> _WRITTEN PROBLEM_
Quote, please, the line with "smooth.levels = SMOOTHING", the line with "before = set(bpy.data.objects)", and every line between them, exactly and with nothing else.

> _GIVEN MATERIAL_

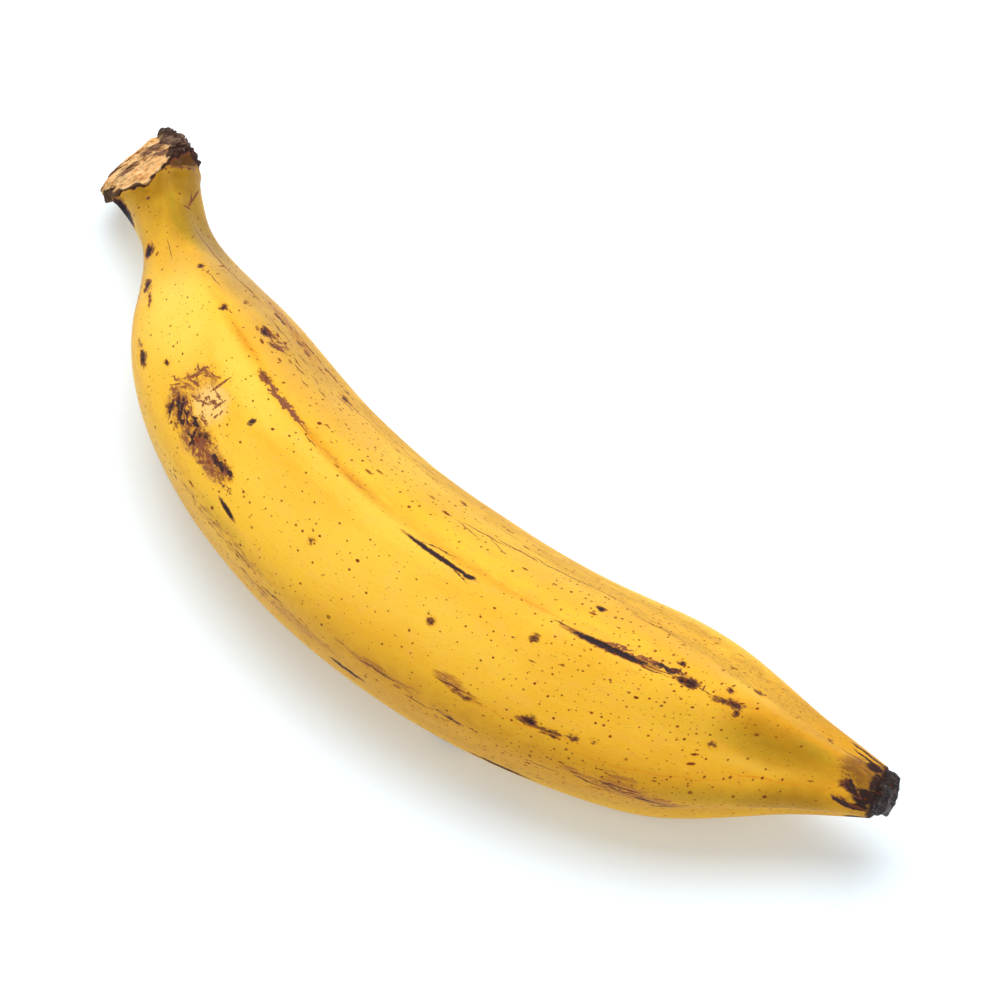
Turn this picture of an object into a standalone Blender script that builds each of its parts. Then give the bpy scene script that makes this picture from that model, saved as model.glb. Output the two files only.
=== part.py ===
"""A whole plantain, lying on its side as picked.

One solid: a curved, five-ridged fruit with a straight neck that flares into
the crown cushion at the stem end, and a short beak at the blossom end.

Frame: metres, +Z up, the surface it rests on at Z = 0.  +X runs from the crown
to the tip, and +Y is the inside of the curve.
"""
import math

import bmesh
import bpy
from mathutils import Matrix, Vector

MM = 0.001

# Driving dimensions --------------------------------------------------------

# Spine, as (distance along the fruit in mm, heading in degrees from +X).
# The neck is straight, the body turns evenly, the beak straightens again.
HEADINGS = ((0, -26), (56, -29), (237, 31), (287, 20))
SPINE_STEP = 0.5            # mm, step of the walk along the spine

# Cross-sections, as (distance, mean radius, height of the centre, ridge
# sharpness).  The first three are mm; the last is how far, as a share of the
# radius, a ridge stands out and a face falls in.
SECTIONS = (
    (1, 10.0, 25.6, 0.00),      # crown rim
    (6, 10.8, 25.6, 0.00),      # widest part of the crown cushion
    (13, 9.6, 25.5, 0.01),
    (25, 8.3, 25.4, 0.02),      # waist of the neck
    (38, 8.9, 25.2, 0.03),
    (50, 12.2, 25.0, 0.04),
    (62, 16.5, 24.8, 0.04),
    (75, 20.1, 24.6, 0.04),     # shoulder
    (93, 23.1, 24.4, 0.035),
    (116, 24.2, 24.4, 0.03),
    (145, 25.0, 24.5, 0.03),
    (175, 25.5, 24.6, 0.03),    # thickest part of the body
    (202, 25.1, 24.4, 0.035),
    (222, 24.2, 24.2, 0.04),
    (235, 22.7, 24.1, 0.05),
    (247, 19.2, 24.2, 0.06),
    (258, 14.7, 24.5, 0.06),
    (268, 10.9, 24.8, 0.05),
    (277, 8.2, 25.0, 0.04),     # beak
    (284, 6.2, 25.0, 0.02),
)
BLOSSOM_SCAR = (287.0, 4.0)     # distance and radius of the blunt end, mm
CROWN_FACE = (0.0, 6.0)         # distance and radius of the stem end's face, mm

RIDGES = 5
TOP_RIDGE = ((40, 93), (260, 78))   # (distance, degrees up from the belly side)

CROWN_LONG_AXIS = 133.0     # degrees up from the belly side
CROWN_STRETCH = 0.16        # share of the radius, out on that axis, in across it
CROWN_SLANT = 0.9           # how far the torn face leans back, per mm across its long axis
CROWN_END = 32.0            # mm, where the cushion has faded into the neck

SIDES = 2 * RIDGES          # one cage point on each ridge, one on each face
SMOOTHING = 2               # levels of subdivision
REST_LEAN = 7.5             # degrees, the curve leans until its ends hang lower than its back
REST_DIP = 1.1              # degrees, the crown end dips towards the surface
FLAT_DEPTH = 0.4            # mm, pressed flat where the fruit lies
CUTTER_SIZE = (0.40, 0.20, 0.02)

# Catmull-Clark pulls a ring of cage points in.  These are the shares of the
# mean radius, and of the ridge height, that are left on the smooth surface.
ROUND_KEPT = (4 + 2 * math.cos(2 * math.pi / SIDES)) / 6
RIDGE_KEPT = (4 - 2) / 6


# Shape ---------------------------------------------------------------------

def blend(table, distance):
    """Value at a distance along the fruit, straight between table rows."""
    if distance <= table[0][0]:
        return table[0][1]
    for (start, first), (end, last) in zip(table, table[1:]):
        if distance <= end:
            return first + (last - first) * (distance - start) / (end - start)
    return table[-1][1]


def walk_spine(length):
    """Plan points of the spine in mm, one every SPINE_STEP, from the crown."""
    points = [Vector((0.0, 0.0))]
    for step in range(math.ceil(length / SPINE_STEP)):
        heading = math.radians(blend(HEADINGS, (step + 0.5) * SPINE_STEP))
        points.append(points[-1] + SPINE_STEP * Vector((math.cos(heading), math.sin(heading))))
    return points


SPINE = walk_spine(BLOSSOM_SCAR[0] + 2)


def spine_point(distance):
    """Plan point of the spine at a distance in mm; straight past its start."""
    place = distance / SPINE_STEP
    index = min(max(int(place), 0), len(SPINE) - 2)
    return SPINE[index].lerp(SPINE[index + 1], place - index)


def skin_point(distance, radius, height, sharpness, side):
    """One cage point in mm: ridge points have an even side number, face points odd."""
    angle = math.radians(blend(TOP_RIDGE, distance) + side * 360 / SIDES)
    cushion = max(0.0, 1 - distance / CROWN_END)
    axis = math.radians(CROWN_LONG_AXIS)
    radius *= 1 / ROUND_KEPT
    radius *= 1 + CROWN_STRETCH * cushion * math.cos(2 * (angle - axis))
    radius *= 1 + (sharpness if side % 2 == 0 else -sharpness) * ROUND_KEPT / RIDGE_KEPT
    along = distance + CROWN_SLANT * cushion * radius * math.sin(axis - angle)
    heading = math.radians(blend(HEADINGS, along))
    belly = Vector((math.sin(heading), -math.cos(heading)))
    plan = spine_point(along) + belly * radius * math.cos(angle)
    return Vector((plan.x, plan.y, height + radius * math.sin(angle)))


def rings():
    """Every ring of the cage, crown face first, blossom scar last."""
    crown_distance, crown_radius = CROWN_FACE
    scar_distance, scar_radius = BLOSSOM_SCAR
    first, last = SECTIONS[0], SECTIONS[-1]
    return (
        (crown_distance, crown_radius, first[2], first[3]),
        *SECTIONS,
        (scar_distance, scar_radius, last[2], last[3]),
    )


def build_cage():
    """A capped cylinder, cut into rings and bent onto the spine."""
    sections = rings()
    bm = bmesh.new()
    bmesh.ops.create_cone(bm, cap_ends=True, segments=SIDES, radius1=1, radius2=1,
                          depth=len(sections) - 1)
    bmesh.ops.translate(bm, verts=bm.verts, vec=(0, 0, (len(sections) - 1) / 2))
    for level in range(1, len(sections) - 1):
        bmesh.ops.bisect_plane(bm, geom=[*bm.verts, *bm.edges, *bm.faces],
                               plane_co=(0, 0, level), plane_no=(0, 0, 1))
    for vert in bm.verts:
        section = sections[round(vert.co.z)]
        side = round(math.atan2(vert.co.x, vert.co.y) * SIDES / (2 * math.pi)) % SIDES
        vert.co = skin_point(*section, side)
    bmesh.ops.recalc_face_normals(bm, faces=bm.faces)
    return bm


# Objects -------------------------------------------------------------------

def clear_scene():
    """Remove every object that the file opened with."""
    for obj in list(bpy.data.objects):
        bpy.data.objects.remove(obj, do_unlink=True)


def new_collection(name):
    """A collection linked under the scene."""
    collection = bpy.data.collections.new(name)
    bpy.context.scene.collection.children.link(collection)
    return collection


def peel_material():
    """Ripe yellow peel with a soft waxy shine."""
    material = bpy.data.materials.new("ripe_peel")
    material.use_nodes = True
    shader = material.node_tree.nodes["Principled BSDF"]
    shader.inputs["Base Color"].default_value = (0.87, 0.50, 0.075, 1)
    shader.inputs["Roughness"].default_value = 0.5
    shader.inputs["Metallic"].default_value = 0.0
    return material


def make_ground_cutter(collection, centre):
    """A slab below the resting surface, which presses the underside flat."""
    bpy.ops.mesh.primitive_cube_add(size=1)
    cutter = bpy.context.object
    cutter.name = "ground_cutter"
    cutter.scale = CUTTER_SIZE
    cutter.location = (centre.x, centre.y, -CUTTER_SIZE[2] / 2)
    for owner in list(cutter.users_collection):
        owner.objects.unlink(cutter)
    collection.objects.link(cutter)
    cutter.hide_render = True
    cutter.display_type = "WIRE"
    return cutter


def smooth_bounds(obj):
    """Lowest and highest corners of an object as its modifiers leave it."""
    evaluated = obj.evaluated_get(bpy.context.evaluated_depsgraph_get())
    points = [vert.co for vert in evaluated.data.vertices]
    low = Vector(tuple(min(point[axis] for point in points) for axis in range(3)))
    high = Vector(tuple(max(point[axis] for point in points) for axis in range(3)))
    return low, high


def make_plantain(collection):
    """The fruit, centred over the origin, its underside FLAT_DEPTH below Z = 0."""
    bm = build_cage()
    lean = Matrix.Rotation(math.radians(-REST_LEAN), 4, "X")
    dip = Matrix.Rotation(math.radians(-REST_DIP), 4, "Y")
    bmesh.ops.transform(bm, matrix=Matrix.Scale(MM, 4) @ dip @ lean, verts=bm.verts)
    mesh = bpy.data.meshes.new("plantain")
    bm.to_mesh(mesh)
    bm.free()
    mesh.shade_smooth()
    mesh.materials.append(peel_material())
    fruit = bpy.data.objects.new("plantain", mesh)
    collection.objects.link(fruit)
    smooth = fruit.modifiers.new("smooth", "SUBSURF")
    smooth.levels = SMOOTHING
    smooth.render_levels = SMOOTHING
    low, high = smooth_bounds(fruit)
    middle = (low + high) / 2
    for vert in mesh.vertices:
        vert.co -= Vector((middle.x, middle.y, low.z + FLAT_DEPTH * MM))
    return fruit


def main():
    """Build the fruit and press its underside flat."""
    clear_scene()
    fruit = make_plantain(new_collection("Plantain"))
    cutter = make_ground_cutter(new_collection("Cutters"), Vector((0, 0, 0)))
    press = fruit.modifiers.new("resting_flat", "BOOLEAN")
    press.operation = "DIFFERENCE"
    press.object = cutter
    press.solver = "EXACT"


main()
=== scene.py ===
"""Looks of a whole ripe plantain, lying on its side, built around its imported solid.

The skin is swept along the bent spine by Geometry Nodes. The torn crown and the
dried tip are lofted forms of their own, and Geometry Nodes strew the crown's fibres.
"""

import logging
import math
from dataclasses import dataclass
from enum import Enum

import bmesh
import bpy
import numpy as np
from mathutils import Matrix, Vector, noise


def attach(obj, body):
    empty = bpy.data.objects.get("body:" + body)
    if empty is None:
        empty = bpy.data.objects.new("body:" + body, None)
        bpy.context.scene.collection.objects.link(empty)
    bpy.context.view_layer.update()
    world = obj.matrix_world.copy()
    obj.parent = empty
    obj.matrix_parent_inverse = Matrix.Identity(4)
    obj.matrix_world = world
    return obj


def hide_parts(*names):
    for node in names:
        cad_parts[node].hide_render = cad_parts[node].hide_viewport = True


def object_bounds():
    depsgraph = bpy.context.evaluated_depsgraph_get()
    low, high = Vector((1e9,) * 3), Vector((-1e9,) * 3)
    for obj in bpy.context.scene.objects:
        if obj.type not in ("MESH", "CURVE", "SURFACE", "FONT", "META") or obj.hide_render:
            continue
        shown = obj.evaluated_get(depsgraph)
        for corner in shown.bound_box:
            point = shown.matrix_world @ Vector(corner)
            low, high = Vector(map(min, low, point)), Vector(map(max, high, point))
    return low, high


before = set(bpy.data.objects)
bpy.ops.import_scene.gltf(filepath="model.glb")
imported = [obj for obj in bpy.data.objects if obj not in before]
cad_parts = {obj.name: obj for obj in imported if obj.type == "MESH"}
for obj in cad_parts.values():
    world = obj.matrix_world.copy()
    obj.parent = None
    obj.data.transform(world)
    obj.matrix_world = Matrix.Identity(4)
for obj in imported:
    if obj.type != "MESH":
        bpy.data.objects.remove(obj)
cad_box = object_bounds()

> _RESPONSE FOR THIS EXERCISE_
    smooth.levels = SMOOTHING
    smooth.render_levels = SMOOTHING
    low, high = smooth_bounds(fruit)
    middle = (low + high) / 2
    for vert in mesh.vertices:
        vert.co -= Vector((middle.x, middle.y, low.z + FLAT_DEPTH * MM))
    return fruit


def main():
    """Build the fruit and press its underside flat."""
    clear_scene()
    fruit = make_plantain(new_collection("Plantain"))
    cutter = make_ground_cutter(new_collection("Cutters"), Vector((0, 0, 0)))
    press = fruit.modifiers.new("resting_flat", "BOOLEAN")
    press.operation = "DIFFERENCE"
    press.object = cutter
    press.solver = "EXACT"


main()
=== scene.py ===
"""Looks of a whole ripe plantain, lying on its side, built around its imported solid.

The skin is swept along the bent spine by Geometry Nodes. The torn crown and the
dried tip are lofted forms of their own, and Geometry Nodes strew the crown's fibres.
"""

import logging
import math
from dataclasses import dataclass
from enum import Enum

import bmesh
import bpy
import numpy as np
from mathutils import Matrix, Vector, noise


def attach(obj, body):
    empty = bpy.data.objects.get("body:" + body)
    if empty is None:
        empty = bpy.data.objects.new("body:" + body, None)
        bpy.context.scene.collection.objects.link(empty)
    bpy.context.view_layer.update()
    world = obj.matrix_world.copy()
    obj.parent = empty
    obj.matrix_parent_inverse = Matrix.Identity(4)
    obj.matrix_world = world
    return obj


def hide_parts(*names):
    for node in names:
        cad_parts[node].hide_render = cad_parts[node].hide_viewport = True


def object_bounds():
    depsgraph = bpy.context.evaluated_depsgraph_get()
    low, high = Vector((1e9,) * 3), Vector((-1e9,) * 3)
    for obj in bpy.context.scene.objects:
        if obj.type not in ("MESH", "CURVE", "SURFACE", "FONT", "META") or obj.hide_render:
            continue
        shown = obj.evaluated_get(depsgraph)
        for corner in shown.bound_box:
            point = shown.matrix_world @ Vector(corner)
            low, high = Vector(map(min, low, point)), Vector(map(max, high, point))
    return low, high


before = set(bpy.data.objects)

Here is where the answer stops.